Il y avait, sur le papier, quelque chose d’audacieux dans l’approche de Fessler : abolir la frontière entre fiction et documentaire en plongeant le spectateur dans un monde entièrement peuplé de véritables animaux, accompagnés d’une voix off qui tisse le fil du récit. Mais cette ambition se heurte à une limite : en privilégiant l’observation à l’incarnation et à la narration.
Là où l’animation permettait d’habiter le regard du faon, d'explorer la forêt en un territoire de symboles et d’émotions, la mise en scène réaliste de Fessler se confine au statisme. La nature est belle, certes, filmée avec une élégance indéniable, mais elle semble étrangère, distante. On contemple plus qu’on ne ressent.
La promesse d’un retour aux sources aurait pu redonner à Bambi son âpreté originelle, loin des couleurs pastels et du lyrisme de Disney. Mais cette fidélité se fait ici prison.

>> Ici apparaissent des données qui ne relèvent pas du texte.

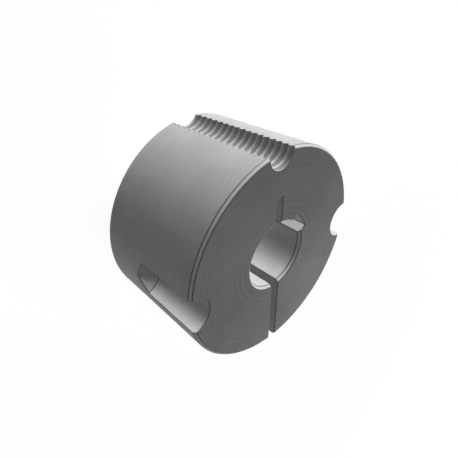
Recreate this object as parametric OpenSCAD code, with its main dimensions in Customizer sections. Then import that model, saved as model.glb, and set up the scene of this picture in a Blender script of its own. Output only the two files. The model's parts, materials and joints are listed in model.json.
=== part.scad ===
// Taper bush: a split, tapered sleeve that a hub draws down on to a shaft.
// It stands on its small end, with the bore axis on +Z and the large end on top.
// The saw cut faces +Y and the jacking half-hole faces -Y.

/* [Taper body] */
// Diameter that the taper reaches in the plane of the large end
large_end_d = 38.4; // [34:0.1:48]
// Length between the two end faces
bush_length = 22; // [18:0.5:40]
// Included angle of the taper, in degrees
taper_angle = 8; // [4:0.5:12]
// Chamfer round the rim of the large end
rim_chamfer = 0.5; // [0.2:0.1:1.5]

/* [Shaft bore] */
// Diameter of the bore that grips the shaft
bore_d = 12; // [9:0.5:20]
// Chamfer at both mouths of the bore
bore_chamfer = 0.5; // [0.2:0.1:1.5]
// Width of the keyway
key_width = 4; // [2:0.5:6]
// Depth of the keyway below the wall of the bore
key_depth = 1.5; // [0.8:0.1:2.5]
// Angle from the saw cut round to the keyway, in degrees
key_angle = 125; // [100:1:150]

/* [Split] */
// Width of the saw cut that opens one side of the bush
saw_cut_w = 1.6; // [0.8:0.1:3]
// Width of the relief slot opposite the saw cut
relief_slot_w = 1.6; // [0.8:0.1:3]
// Reach of the relief slot beyond the wall of the bore
relief_slot_reach = 5.2; // [2:0.1:7]

/* [Screw half-holes] */
// Distance of the screw axes inside the edge of the large end
screw_inset = 0.55; // [0:0.05:1.5]
// Diameter of the two plain half-holes
plain_hole_d = 6.8; // [5:0.1:8]
// Full-width depth of the plain half-holes from the large end
plain_hole_depth = 12.2; // [8:0.1:17]
// Included angle of the drill point at the foot of a plain half-hole, in degrees
drill_point_angle = 118; // [90:1:140]
// Angle from the jacking half-hole to each plain half-hole, in degrees
plain_hole_angle = 95; // [80:1:110]
// Tapping drill diameter of the jacking half-hole
jacking_hole_d = 5.1; // [4:0.1:7]

/* [Hidden] */
$fn = 120;

// Directions round the axis, seen from above the large end
saw_cut_direction = 90;
jacking_direction = saw_cut_direction + 180;
key_direction = saw_cut_direction + key_angle;

// How far each cutter runs past the face that it cuts
overrun = 1;

large_end_r = large_end_d / 2;
bore_r = bore_d / 2;
taper_slope = tan(taper_angle / 2);
screw_circle_r = large_end_r - screw_inset;
through_length = bush_length + 2 * overrun;

// Radius of the taper at a height above the small end
function taper_r(height) = large_end_r - (bush_length - height) * taper_slope;

// Turned blank: the taper, with its rim chamfered at the large end
module tapered_blank() {
    rotate_extrude()
        polygon([
            [0, 0],
            [taper_r(0), 0],
            [taper_r(bush_length - rim_chamfer), bush_length - rim_chamfer],
            [large_end_r - rim_chamfer, bush_length],
            [0, bush_length]
        ]);
}

// Chamfer at the bore mouth on the small end, widening downwards past the face
module bore_mouth() {
    translate([0, 0, -overrun])
        cylinder(
            h = bore_chamfer + overrun,
            r1 = bore_r + bore_chamfer + overrun,
            r2 = bore_r
        );
}

// Through bore with a chamfer at each mouth
module shaft_bore() {
    translate([0, 0, -overrun])
        cylinder(h = through_length, r = bore_r);
    bore_mouth();
    translate([0, 0, bush_length])
        mirror([0, 0, 1])
            bore_mouth();
}

// Straight cutter of one width, from the axis out to a reach, through both end faces
module radial_cut(direction, width, reach) {
    rotate([0, 0, direction])
        translate([0, -width / 2, -overrun])
            cube([reach, width, through_length]);
}

// Drilled half-hole from the large end, with the cone that the drill point leaves
module plain_half_hole(direction) {
    point_height = plain_hole_d / 2 / tan(drill_point_angle / 2);
    rotate([0, 0, direction])
        translate([screw_circle_r, 0, bush_length - plain_hole_depth]) {
            cylinder(h = plain_hole_depth + overrun, d = plain_hole_d);
            translate([0, 0, -point_height])
                cylinder(h = point_height, d1 = 0, d2 = plain_hole_d);
        }
}

// Half-hole from end to end, at the tapping size of the jacking screw
module jacking_half_hole() {
    rotate([0, 0, jacking_direction])
        translate([screw_circle_r, 0, -overrun])
            cylinder(h = through_length, d = jacking_hole_d);
}

module taper_bush() {
    color("dimgray")
        difference() {
            tapered_blank();
            shaft_bore();
            radial_cut(key_direction, key_width, bore_r + key_depth);
            radial_cut(saw_cut_direction, saw_cut_w, large_end_r + overrun);
            radial_cut(jacking_direction, relief_slot_w, bore_r + relief_slot_reach);
            for (side = [-1, 1])
                plain_half_hole(jacking_direction + side * plain_hole_angle);
            jacking_half_hole();
        }
}

taper_bush();
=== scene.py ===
# Taper bush in phosphated grey iron: real thread, broken edges, and a finish for each machined surface.
# It stands on its small end at z = 0, the saw cut faces +Y and the jacking half-hole faces -Y.
import bpy
import bmesh
import json
import math
from mathutils import Matrix, Vector


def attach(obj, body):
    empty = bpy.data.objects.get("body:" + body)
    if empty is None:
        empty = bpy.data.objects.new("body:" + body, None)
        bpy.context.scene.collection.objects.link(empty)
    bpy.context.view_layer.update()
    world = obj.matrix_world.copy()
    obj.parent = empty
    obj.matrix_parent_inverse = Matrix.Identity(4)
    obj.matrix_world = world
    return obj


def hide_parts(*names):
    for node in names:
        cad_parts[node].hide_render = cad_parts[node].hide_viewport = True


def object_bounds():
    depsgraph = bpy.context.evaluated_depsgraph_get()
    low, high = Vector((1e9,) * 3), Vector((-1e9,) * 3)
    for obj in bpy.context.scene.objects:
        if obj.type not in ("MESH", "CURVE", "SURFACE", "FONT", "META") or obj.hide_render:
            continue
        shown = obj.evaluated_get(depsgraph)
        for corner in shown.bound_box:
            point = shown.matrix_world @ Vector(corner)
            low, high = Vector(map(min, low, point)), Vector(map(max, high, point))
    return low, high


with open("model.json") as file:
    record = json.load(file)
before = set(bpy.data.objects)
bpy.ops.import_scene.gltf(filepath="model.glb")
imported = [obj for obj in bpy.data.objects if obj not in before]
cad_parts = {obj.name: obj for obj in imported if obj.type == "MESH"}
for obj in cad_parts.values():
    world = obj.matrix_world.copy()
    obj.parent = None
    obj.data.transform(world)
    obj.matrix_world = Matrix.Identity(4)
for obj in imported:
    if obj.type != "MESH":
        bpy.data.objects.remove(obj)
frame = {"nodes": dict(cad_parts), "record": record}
cadLow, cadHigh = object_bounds()
mm = 0.001                         # in metres, as every place and size here is
micron = 0.000001
mounts = {mount["name"]: mount for mount in frame["record"]["mounts"]}
bushLength = cadHigh.z - cadLow.z
print("frame loaded, the bush is", round(bushLength / mm, 2), "mm long")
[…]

Il ne suffit pas d’un réalisme accru pour revitaliser un mythe. Il faut une vision, une faille où l’émotion peut s’engouffrer. Ici, tout est tenu, contenu, presque muselé.

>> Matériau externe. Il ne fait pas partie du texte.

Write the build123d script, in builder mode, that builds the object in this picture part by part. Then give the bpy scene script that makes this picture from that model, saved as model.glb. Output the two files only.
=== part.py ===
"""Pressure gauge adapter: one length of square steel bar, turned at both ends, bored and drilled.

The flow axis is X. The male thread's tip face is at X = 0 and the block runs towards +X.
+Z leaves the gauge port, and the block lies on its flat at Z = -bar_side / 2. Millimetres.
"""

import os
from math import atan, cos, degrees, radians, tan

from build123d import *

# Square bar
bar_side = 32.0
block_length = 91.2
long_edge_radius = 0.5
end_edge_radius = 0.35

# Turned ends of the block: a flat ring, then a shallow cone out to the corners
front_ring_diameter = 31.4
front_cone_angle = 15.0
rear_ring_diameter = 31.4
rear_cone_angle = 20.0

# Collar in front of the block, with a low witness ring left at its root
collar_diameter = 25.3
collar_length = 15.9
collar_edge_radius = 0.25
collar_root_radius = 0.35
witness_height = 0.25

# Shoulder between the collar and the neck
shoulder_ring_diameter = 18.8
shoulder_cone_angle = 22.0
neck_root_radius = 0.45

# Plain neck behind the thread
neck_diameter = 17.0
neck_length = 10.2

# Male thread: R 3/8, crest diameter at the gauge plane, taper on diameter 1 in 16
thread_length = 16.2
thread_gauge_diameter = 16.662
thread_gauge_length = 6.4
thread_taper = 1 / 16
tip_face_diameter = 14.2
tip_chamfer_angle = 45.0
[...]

La narration en voix off, confiée à Mylène Farmer, se voulait sans doute incantatoire, une litanie poétique accompagnant la trajectoire de Bambi. Mais ce choix, au lieu d’amplifier l’émotion, semble l’étouffer. Trop linéaire, trop monocorde, elle peine à offrir au spectateur autre chose qu’une illustration sonore d’un récit déjà aplani par la mise en scène. Le danger de la voix off, c’est d’être un commentaire plutôt qu’un souffle. Ici, elle décrit plus qu’elle n’évoque, elle accompagne.

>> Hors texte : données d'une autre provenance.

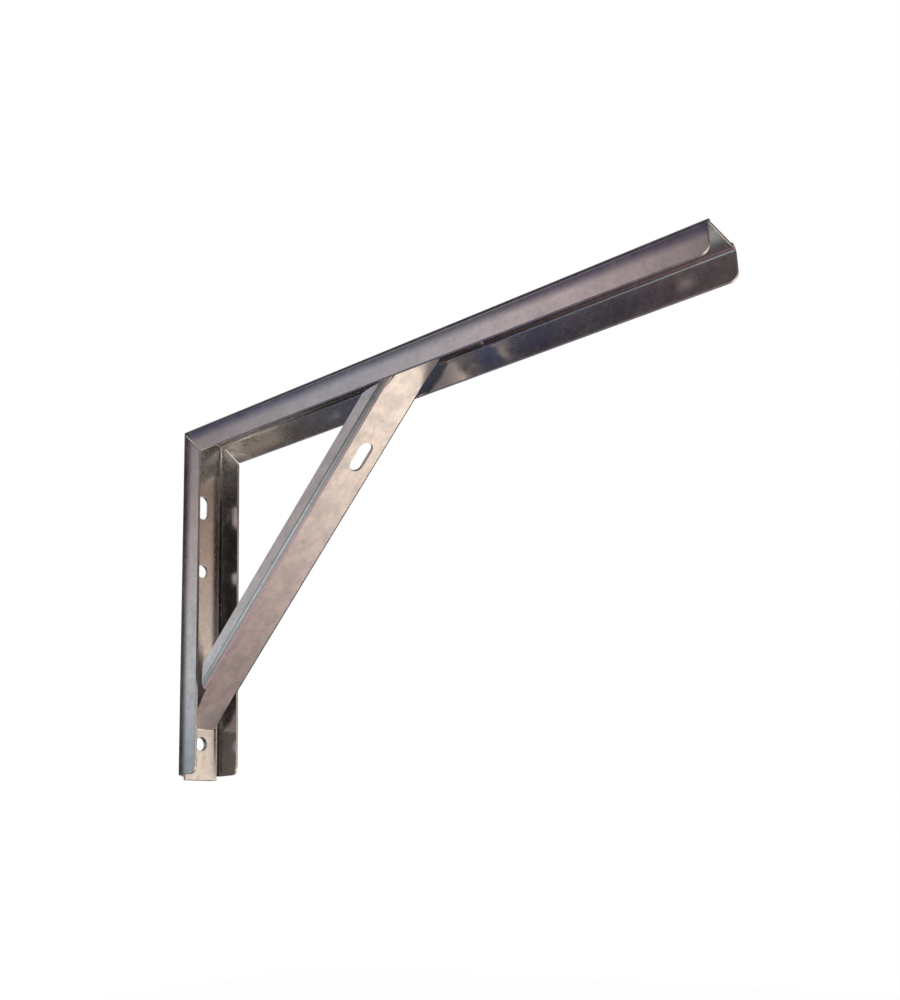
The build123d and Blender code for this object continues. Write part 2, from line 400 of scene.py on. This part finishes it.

Peut-être aurait-il fallu oser le silence, la contemplation, la narration, ou davantage d'incarnation. Peut-être aurait-il fallu s’éloigner du texte pour mieux en retrouver l’esprit. Mais en restant à mi-chemin entre le documentaire et toutes ces questions, Bambi se perd dans une forêt où l’émotion ne trouve pas son chemin.